Instructions to follow> Return verbatim the inclusive range of lines running from the line that contains "nodes = [make_housing(), make_table(), make_rail()]" to the line that contains "obj.matrix_world = world". Omit every other line.

Materials provided>
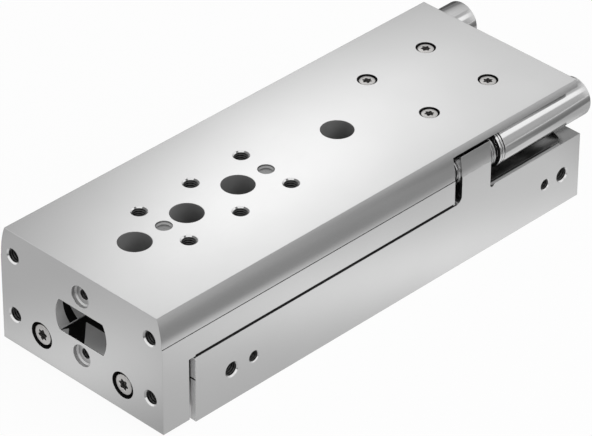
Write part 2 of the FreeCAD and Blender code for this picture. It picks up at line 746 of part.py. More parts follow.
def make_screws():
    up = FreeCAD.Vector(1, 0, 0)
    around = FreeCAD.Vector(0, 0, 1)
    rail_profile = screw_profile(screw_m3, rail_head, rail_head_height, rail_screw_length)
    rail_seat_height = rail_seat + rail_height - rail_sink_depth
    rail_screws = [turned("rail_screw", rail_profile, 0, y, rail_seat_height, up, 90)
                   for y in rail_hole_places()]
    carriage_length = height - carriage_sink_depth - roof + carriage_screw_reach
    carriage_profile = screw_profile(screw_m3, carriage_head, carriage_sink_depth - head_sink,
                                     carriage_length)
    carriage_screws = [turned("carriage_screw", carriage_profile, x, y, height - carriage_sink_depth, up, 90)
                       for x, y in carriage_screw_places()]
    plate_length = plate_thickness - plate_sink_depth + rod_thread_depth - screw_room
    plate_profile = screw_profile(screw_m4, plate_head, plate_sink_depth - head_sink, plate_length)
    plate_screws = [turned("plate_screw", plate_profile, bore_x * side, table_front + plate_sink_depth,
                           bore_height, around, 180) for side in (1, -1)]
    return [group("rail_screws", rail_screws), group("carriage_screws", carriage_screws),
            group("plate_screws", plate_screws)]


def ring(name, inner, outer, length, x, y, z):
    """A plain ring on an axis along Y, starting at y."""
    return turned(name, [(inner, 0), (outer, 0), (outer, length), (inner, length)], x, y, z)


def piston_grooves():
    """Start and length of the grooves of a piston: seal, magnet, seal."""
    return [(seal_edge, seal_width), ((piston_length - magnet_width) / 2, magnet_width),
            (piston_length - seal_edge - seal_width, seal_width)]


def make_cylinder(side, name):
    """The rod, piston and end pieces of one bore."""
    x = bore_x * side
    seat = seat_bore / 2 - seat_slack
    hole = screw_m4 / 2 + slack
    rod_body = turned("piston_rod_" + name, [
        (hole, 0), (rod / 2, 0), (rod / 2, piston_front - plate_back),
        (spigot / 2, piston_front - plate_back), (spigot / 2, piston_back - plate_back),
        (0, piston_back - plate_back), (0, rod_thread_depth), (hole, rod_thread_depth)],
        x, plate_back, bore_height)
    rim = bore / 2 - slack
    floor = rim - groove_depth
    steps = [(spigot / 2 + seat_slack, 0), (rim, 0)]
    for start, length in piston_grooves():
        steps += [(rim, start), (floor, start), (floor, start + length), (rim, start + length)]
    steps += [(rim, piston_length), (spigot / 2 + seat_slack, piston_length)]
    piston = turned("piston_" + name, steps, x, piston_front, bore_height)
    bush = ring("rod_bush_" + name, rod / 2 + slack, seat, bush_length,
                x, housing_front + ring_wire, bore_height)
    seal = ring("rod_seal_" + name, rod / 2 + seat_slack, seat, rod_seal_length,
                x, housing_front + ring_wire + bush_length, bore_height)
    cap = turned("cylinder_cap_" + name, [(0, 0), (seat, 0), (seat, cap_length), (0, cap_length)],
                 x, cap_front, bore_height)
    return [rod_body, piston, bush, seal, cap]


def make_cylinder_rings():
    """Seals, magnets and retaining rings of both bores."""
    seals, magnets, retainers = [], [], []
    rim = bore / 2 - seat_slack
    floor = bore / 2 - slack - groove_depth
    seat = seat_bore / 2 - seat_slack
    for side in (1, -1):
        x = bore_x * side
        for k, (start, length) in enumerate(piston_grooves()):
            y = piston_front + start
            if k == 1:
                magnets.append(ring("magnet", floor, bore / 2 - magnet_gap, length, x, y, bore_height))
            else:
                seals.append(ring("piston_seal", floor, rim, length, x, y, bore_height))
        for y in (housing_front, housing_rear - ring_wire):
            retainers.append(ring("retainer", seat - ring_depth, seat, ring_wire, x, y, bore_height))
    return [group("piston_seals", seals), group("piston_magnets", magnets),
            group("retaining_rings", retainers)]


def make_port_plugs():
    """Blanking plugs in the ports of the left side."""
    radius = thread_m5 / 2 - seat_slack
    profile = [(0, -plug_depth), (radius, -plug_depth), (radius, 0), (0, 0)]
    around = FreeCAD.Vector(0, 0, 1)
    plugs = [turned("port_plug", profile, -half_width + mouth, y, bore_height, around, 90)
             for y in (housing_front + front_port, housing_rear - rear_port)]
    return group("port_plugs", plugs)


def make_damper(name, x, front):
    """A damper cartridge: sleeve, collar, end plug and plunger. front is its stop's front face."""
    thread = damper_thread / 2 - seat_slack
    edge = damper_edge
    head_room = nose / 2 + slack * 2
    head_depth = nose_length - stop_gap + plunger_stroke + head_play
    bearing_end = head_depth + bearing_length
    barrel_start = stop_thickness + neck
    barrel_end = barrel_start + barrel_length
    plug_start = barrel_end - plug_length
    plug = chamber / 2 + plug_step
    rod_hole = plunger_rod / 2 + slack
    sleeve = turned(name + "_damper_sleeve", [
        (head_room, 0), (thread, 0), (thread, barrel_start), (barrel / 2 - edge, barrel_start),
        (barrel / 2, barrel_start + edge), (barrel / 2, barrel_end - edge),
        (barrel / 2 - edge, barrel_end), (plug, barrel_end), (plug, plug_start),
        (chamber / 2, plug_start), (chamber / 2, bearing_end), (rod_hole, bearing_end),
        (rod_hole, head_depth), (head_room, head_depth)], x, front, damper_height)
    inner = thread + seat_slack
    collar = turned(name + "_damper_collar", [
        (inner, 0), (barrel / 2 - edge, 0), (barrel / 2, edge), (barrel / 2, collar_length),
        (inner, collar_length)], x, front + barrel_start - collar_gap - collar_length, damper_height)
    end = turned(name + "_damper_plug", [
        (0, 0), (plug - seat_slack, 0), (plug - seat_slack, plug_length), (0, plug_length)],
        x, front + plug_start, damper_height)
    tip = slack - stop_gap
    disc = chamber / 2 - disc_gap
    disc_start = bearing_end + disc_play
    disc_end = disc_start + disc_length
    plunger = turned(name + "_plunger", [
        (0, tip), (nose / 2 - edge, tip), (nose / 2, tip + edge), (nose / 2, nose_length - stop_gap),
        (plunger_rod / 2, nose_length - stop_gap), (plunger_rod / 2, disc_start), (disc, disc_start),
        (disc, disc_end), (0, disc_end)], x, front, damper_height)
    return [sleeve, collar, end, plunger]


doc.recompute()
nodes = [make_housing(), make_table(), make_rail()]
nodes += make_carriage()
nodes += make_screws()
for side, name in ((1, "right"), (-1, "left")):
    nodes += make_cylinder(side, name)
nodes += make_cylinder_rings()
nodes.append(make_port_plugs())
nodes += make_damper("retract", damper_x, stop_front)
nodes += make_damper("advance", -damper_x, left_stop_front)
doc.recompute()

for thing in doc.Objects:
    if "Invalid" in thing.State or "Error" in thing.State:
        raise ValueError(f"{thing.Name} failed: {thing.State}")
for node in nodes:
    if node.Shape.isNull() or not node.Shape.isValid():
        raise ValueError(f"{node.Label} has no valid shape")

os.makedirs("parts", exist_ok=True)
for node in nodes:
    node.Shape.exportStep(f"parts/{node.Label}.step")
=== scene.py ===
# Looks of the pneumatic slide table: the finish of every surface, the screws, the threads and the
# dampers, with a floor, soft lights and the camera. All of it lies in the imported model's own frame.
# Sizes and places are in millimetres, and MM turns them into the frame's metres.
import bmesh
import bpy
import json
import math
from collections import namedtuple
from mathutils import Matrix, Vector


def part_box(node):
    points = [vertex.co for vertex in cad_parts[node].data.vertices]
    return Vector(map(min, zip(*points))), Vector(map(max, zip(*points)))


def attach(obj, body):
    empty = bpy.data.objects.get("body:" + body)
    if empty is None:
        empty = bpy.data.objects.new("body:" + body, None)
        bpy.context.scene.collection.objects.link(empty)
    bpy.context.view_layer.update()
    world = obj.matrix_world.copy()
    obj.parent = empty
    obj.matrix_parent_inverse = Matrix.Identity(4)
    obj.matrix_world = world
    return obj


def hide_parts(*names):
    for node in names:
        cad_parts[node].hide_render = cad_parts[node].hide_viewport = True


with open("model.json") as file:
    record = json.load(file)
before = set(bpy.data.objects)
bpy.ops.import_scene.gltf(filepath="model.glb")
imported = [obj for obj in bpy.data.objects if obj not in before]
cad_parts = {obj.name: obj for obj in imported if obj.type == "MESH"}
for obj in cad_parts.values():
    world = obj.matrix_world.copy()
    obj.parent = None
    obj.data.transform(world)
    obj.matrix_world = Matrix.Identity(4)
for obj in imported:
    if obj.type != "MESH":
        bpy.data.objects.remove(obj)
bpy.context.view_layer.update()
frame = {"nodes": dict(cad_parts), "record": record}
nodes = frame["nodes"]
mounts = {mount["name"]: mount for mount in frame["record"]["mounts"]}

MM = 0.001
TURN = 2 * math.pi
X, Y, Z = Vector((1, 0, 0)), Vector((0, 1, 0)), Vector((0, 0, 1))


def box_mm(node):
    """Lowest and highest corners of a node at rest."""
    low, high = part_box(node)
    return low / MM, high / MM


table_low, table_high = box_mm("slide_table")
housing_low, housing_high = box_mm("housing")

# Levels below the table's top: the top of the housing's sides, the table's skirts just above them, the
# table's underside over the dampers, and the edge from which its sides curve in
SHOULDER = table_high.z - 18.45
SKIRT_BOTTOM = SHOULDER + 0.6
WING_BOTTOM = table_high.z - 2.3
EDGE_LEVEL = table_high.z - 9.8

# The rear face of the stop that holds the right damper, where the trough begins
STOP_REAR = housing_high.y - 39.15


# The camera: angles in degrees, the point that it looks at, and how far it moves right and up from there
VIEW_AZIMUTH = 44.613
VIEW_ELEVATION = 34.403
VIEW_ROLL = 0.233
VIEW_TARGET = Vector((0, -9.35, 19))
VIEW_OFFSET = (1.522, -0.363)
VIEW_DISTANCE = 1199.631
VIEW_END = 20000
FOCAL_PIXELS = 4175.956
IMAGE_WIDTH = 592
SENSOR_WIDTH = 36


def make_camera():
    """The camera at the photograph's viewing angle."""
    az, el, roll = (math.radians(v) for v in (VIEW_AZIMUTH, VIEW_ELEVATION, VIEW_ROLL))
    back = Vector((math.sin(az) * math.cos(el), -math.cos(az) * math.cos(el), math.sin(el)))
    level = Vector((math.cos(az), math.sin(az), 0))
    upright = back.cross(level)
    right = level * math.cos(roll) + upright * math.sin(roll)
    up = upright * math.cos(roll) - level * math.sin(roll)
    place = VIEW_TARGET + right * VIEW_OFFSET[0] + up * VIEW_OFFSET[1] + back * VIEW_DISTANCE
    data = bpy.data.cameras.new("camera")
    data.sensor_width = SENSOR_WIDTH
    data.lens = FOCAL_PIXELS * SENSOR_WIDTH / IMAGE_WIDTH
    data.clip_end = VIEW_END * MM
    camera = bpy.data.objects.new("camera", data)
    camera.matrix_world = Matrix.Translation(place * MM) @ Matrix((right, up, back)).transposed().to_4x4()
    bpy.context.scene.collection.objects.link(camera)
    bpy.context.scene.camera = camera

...

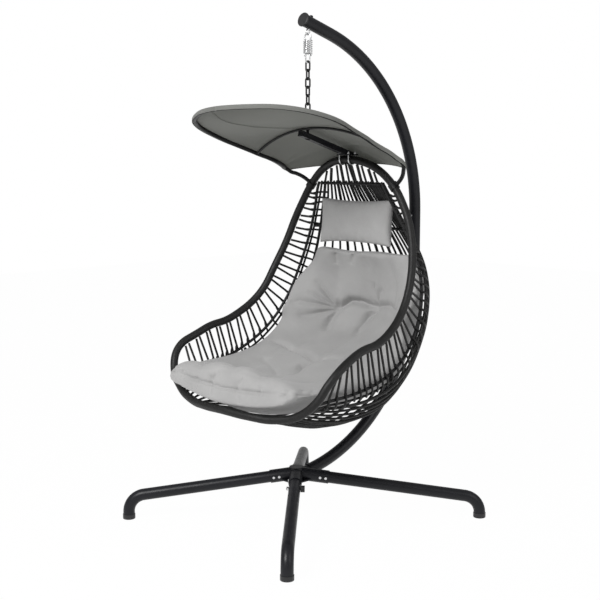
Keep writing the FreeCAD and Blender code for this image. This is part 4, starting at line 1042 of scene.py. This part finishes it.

...

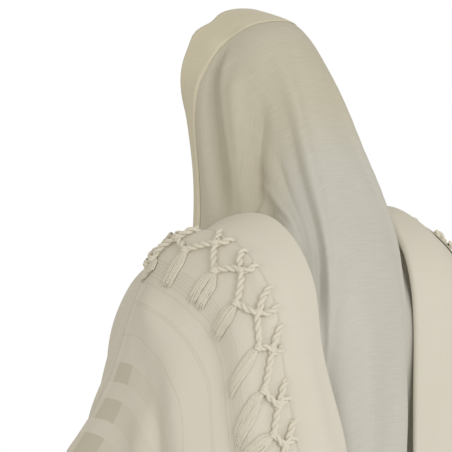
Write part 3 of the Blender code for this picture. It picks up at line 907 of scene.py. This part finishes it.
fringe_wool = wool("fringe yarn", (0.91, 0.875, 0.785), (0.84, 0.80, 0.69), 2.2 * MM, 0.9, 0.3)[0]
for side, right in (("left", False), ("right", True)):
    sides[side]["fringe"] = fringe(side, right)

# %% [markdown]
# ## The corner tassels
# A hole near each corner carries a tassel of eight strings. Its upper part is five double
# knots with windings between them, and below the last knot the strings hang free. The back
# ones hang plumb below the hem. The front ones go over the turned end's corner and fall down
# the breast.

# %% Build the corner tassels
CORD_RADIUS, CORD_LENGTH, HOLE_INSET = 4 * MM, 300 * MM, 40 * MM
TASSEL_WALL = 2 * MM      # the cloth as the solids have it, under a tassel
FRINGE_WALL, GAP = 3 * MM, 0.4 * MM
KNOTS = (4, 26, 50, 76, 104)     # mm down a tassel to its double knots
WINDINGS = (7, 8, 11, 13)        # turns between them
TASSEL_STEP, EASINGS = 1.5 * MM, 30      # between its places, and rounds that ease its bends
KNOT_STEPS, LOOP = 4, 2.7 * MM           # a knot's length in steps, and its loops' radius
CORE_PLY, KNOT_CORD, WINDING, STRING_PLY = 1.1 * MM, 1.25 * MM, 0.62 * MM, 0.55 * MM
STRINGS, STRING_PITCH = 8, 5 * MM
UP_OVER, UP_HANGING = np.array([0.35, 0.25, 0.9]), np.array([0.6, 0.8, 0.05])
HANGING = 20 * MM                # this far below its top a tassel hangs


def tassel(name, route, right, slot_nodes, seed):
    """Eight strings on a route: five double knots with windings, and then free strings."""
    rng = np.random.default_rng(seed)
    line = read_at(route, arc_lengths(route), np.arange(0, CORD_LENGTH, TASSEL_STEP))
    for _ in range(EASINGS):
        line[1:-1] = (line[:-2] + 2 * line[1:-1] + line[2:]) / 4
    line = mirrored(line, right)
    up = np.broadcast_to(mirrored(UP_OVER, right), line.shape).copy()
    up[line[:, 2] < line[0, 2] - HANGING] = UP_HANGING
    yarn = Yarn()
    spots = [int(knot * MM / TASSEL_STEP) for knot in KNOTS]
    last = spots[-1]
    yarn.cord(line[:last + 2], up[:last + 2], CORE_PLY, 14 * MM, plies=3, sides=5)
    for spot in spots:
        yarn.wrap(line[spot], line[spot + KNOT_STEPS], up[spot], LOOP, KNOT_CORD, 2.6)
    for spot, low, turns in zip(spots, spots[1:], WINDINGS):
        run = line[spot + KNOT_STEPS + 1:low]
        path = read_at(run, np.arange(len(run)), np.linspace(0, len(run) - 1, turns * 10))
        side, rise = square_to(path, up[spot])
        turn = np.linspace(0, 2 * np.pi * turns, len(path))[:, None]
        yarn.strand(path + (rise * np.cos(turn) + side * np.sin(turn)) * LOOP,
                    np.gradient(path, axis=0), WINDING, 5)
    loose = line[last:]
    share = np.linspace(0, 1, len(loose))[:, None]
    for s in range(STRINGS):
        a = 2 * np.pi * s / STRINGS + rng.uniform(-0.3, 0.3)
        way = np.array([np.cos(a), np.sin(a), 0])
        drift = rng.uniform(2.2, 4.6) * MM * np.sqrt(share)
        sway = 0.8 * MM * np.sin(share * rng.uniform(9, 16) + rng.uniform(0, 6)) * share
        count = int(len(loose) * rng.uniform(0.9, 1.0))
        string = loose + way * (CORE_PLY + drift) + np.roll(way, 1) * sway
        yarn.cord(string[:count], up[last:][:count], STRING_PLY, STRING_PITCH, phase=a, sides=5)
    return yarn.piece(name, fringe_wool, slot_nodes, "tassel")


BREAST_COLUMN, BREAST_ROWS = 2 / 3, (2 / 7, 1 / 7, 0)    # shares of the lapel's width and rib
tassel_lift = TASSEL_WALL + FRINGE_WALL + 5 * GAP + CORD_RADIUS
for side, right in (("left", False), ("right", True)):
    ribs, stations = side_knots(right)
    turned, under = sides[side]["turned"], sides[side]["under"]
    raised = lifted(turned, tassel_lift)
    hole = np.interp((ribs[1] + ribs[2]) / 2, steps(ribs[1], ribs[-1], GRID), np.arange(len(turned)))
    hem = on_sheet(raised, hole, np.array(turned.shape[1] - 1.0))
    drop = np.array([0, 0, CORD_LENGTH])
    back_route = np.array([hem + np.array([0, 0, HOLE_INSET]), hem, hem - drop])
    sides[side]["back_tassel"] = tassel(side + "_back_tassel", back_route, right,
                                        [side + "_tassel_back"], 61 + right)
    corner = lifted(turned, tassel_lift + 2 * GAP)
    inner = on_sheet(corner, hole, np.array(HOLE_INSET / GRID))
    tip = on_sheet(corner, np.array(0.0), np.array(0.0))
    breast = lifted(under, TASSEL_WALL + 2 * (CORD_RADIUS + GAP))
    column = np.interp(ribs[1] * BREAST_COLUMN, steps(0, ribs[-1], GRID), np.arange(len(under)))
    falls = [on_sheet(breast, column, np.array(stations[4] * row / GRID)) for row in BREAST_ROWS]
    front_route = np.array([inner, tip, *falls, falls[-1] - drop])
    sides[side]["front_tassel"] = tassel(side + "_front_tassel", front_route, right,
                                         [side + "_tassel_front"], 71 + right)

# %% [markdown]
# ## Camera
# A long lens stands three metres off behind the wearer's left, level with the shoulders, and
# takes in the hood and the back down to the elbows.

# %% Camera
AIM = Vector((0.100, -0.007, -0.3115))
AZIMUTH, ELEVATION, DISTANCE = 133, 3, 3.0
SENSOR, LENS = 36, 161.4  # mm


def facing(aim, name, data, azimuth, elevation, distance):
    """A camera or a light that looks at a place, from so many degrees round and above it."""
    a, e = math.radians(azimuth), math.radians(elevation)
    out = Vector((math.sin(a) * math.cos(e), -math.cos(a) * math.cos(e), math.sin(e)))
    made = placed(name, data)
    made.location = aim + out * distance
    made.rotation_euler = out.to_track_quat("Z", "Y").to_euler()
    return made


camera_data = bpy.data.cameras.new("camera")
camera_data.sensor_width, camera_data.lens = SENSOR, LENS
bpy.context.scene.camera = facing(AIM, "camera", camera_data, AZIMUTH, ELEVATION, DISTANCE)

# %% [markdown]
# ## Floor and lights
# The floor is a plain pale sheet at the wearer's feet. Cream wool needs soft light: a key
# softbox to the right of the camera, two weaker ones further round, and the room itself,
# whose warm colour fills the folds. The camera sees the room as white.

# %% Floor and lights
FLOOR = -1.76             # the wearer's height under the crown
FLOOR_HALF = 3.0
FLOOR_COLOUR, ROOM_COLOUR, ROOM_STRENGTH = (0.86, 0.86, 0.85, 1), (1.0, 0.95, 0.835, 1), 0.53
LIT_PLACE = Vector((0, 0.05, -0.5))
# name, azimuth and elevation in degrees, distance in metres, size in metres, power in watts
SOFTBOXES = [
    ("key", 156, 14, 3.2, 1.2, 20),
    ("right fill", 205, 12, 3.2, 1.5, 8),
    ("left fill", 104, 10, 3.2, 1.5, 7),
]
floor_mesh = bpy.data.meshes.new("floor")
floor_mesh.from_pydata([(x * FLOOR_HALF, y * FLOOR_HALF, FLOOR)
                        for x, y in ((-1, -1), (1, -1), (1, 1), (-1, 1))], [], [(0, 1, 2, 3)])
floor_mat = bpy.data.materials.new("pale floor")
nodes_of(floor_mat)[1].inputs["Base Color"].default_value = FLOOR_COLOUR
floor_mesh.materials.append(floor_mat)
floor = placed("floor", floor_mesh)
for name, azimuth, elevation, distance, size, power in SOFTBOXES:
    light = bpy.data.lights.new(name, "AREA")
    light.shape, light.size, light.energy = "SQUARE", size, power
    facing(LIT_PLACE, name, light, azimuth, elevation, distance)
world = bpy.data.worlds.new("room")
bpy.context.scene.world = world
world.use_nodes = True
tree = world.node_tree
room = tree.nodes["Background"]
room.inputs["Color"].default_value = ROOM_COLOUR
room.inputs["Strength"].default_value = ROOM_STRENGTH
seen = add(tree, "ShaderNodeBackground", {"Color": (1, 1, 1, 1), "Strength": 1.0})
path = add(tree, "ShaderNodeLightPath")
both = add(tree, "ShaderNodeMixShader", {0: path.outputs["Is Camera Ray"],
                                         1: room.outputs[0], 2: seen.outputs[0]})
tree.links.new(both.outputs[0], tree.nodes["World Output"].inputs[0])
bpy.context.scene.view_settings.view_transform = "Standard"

Answer to this problem>
nodes = [make_housing(), make_table(), make_rail()]
nodes += make_carriage()
nodes += make_screws()
for side, name in ((1, "right"), (-1, "left")):
    nodes += make_cylinder(side, name)
nodes += make_cylinder_rings()
nodes.append(make_port_plugs())
nodes += make_damper("retract", damper_x, stop_front)
nodes += make_damper("advance", -damper_x, left_stop_front)
doc.recompute()

for thing in doc.Objects:
    if "Invalid" in thing.State or "Error" in thing.State:
        raise ValueError(f"{thing.Name} failed: {thing.State}")
for node in nodes:
    if node.Shape.isNull() or not node.Shape.isValid():
        raise ValueError(f"{node.Label} has no valid shape")

os.makedirs("parts", exist_ok=True)
for node in nodes:
    node.Shape.exportStep(f"parts/{node.Label}.step")
=== scene.py ===
# Looks of the pneumatic slide table: the finish of every surface, the screws, the threads and the
# dampers, with a floor, soft lights and the camera. All of it lies in the imported model's own frame.
# Sizes and places are in millimetres, and MM turns them into the frame's metres.
import bmesh
import bpy
import json
import math
from collections import namedtuple
from mathutils import Matrix, Vector


def part_box(node):
    points = [vertex.co for vertex in cad_parts[node].data.vertices]
    return Vector(map(min, zip(*points))), Vector(map(max, zip(*points)))


def attach(obj, body):
    empty = bpy.data.objects.get("body:" + body)
    if empty is None:
        empty = bpy.data.objects.new("body:" + body, None)
        bpy.context.scene.collection.objects.link(empty)
    bpy.context.view_layer.update()
    world = obj.matrix_world.copy()
    obj.parent = empty
    obj.matrix_parent_inverse = Matrix.Identity(4)
    obj.matrix_world = world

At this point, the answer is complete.